UK unions to fuel autumn of discontent
13 Sep 2010
Manchester, UK: The United Kingdom's Trades Union Congress, the national trade union centre, representing the vast majority of organized workers in the country will opt for an all-out assault on the government's spending cuts programme when they gather here for their annual meeting today. They will ratify proposals to launch joint industrial action, protest days and nation-wide demonstrations against the Government's planned austerity measures.
According to Brendan Barber, TUC general secretary, the Tory-Lib Dem coalition will be held to account for deserting the poor and damaging public services in its bid to reduce public deficit.

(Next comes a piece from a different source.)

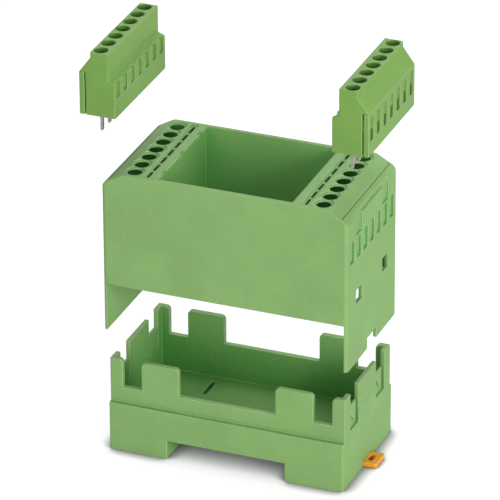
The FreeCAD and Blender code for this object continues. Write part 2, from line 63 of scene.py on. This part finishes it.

TUC will move against government's policies sometime next month, on the eve of chancellor George Osborne's comprehensive spending review, and its industrial action programme will begin to peak in spring 2011 even as Britain begins to feel the impact of the cuts.
More militant left-wing unions may press for more dramatic action, seeking strikes this year and issuing calls for campaigns of civil disobedience against the cuts. The Manchester meet will bring to the fore divisions over tactics within the TUC.
Even as unions begin to flex their muscle, government ministers insist they will protect vital public services even as they go about trying to reduce the £155bn deficit.
The TUC's 142nd congress will be the first under a non-Labour government since 1996.